Over the last 24 months, most practitioners in Michigan's Upper Peninsula have come together to form the Upper Peninsula Economic Development Alliance (UPEDA), which includes public and private sector members.

The goal of the UPEDA is to coordinate economic development attraction activities and to act as an information-sharing body between member organizations. Two additional points: (1) I found your article comparing ED efforts to stone soup to be slightly insulting to professional practitioners and communities engaged in ED efforts. And (2) if fault is to be placed (without attempting to point fingers) the state and federal government need to assume some fault—an example being purely speculative funding of economic development infrastructure projects (specifically industrial parks) in highly distressed rural areas, which lack any real possibility of becoming successful ventures.

There seems to be very little accountability in the funding of speculative ED projects, especially infrastructure-related projects. Yet there is basically a dry well when it comes to ED projects that might actually add value to a new location, such as loans and grants for the development of speculative buildings and high-tech infrastructure systems.

Frankly, prospects expect land, water, sewer, electricity and telephones. If a community can't provide these basic services they shouldn't be playing the game. However, spec-buildings and high-tech infrastructure that help to differentiate communities is where the winning game appears to be played.

James Anderson
Executive Director
Schoolcraft County EDC
Manistique, Mich.

To the Editor:

I am responding to your previous editorials about public sector economic development.

Recently, the federal EPA designated St. Paul as a Showcase City (one of 16 cities nationwide out of 200 applicants) in recognition of the St. Paul Port Authority's innovative, focused and outcomes-oriented industrial redevelopment production. We link the renewal of defective and dirty land with maximizing private sector development outcomes so that St. Paul residents can have good jobs and wages. We accomplish this through customized job training (serving both employers and job seekers), real estate and finance services.

The efficacy of the Port Authority's efforts is clear, and we are providing St. Paul neighborhoods with a very good "bang for the buck": results that generate significant financial return on investment.

Your paper has recently provided a rather pejorative twist on economic development. Please consider some alternative views. As Dennis Warta of New Ulm recently noted, there are exceptions to the "all or nothing" approach to economic development. These are particularly vital to the very lifeblood and economic pulse of inner cities like St. Paul.

We agree that certain suburban communities over the years have misused tax increment financing (TIF), making direct payments to businesses as a quid pro quo for these companies relocating there. We favor restrictions on this type usage of TIF. However, let's not ever forget that TIF is one of the very few remaining redevelopment tools available. The Port Authority uses every dime of TIF for curing defective land and making it marketable.
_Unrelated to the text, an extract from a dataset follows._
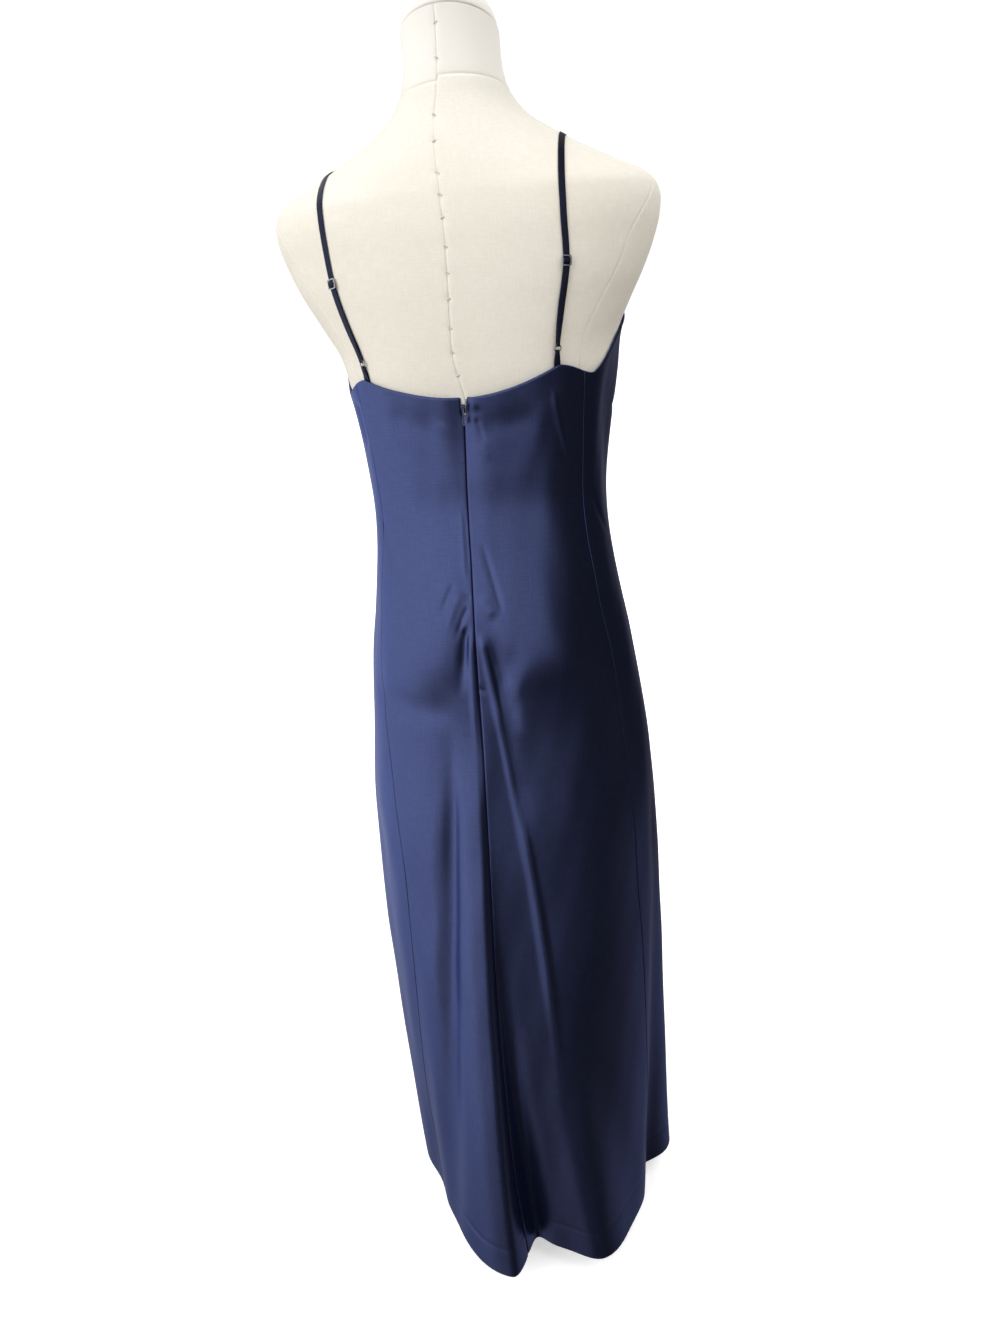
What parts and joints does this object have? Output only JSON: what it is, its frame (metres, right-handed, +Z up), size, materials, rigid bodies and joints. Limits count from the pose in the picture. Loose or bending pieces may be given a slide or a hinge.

This was the original intent of TIF, and it works well.

I am surprised that the previous fedgazette editorials have not recognized the key benefits of the use of public economic development tools, especially all-important spin-off effects: long-term incremental private sector investment adjacent to and fanning out from publicly assisted projects. See what's happening now along West 7th Street as a result of the new convention center and hockey arena, and keep watching over the years. Count the housing rehab and new commercial development that has occurred over the past decade as a result of the Port Authority's Energy Park center.

Successful economic development includes specific outcomes criteria that drive the effort. There's no room for naysayers who offer no viable alternatives. Should Frogtown and North End residents live next to the blighted, underutilized Maxson Steel and the Dale Street Shops sites? Absolutely not. As one Federal EPA official gasped as we toured these sites, "Where's the economic and environmental justice for these neighborhoods? No one should have to put up with this." Our work will solve the site issues and create hundreds of jobs.

Should huge piles of aggregate on a 30-acre site with air and soil pollution remain in the East Side's Phalen Corridor? Absolutely not. We just transformed this into the shiny new Williams Hill Business Center, with over 650 jobs and property taxes that have increased tenfold.

The cycle of disinvestment and the defective nature of certain real estate in cities like St. Paul must be acknowledged and understood to appreciate fully the critical need for public sector initiatives. They fill a very large vacuum, created when private investors cannot "pencil out" a reasonable return on equity from these challenging parcels.

It's all about complex real estate and community revitalization issues. They deserve depth of analysis, sensitivity to value-added outcomes, and empathy for residents who might have to live for many more years next to these obnoxious sites, were it not for thoughtful and aggressive public sector economic development that yields jobs and business retention and growth.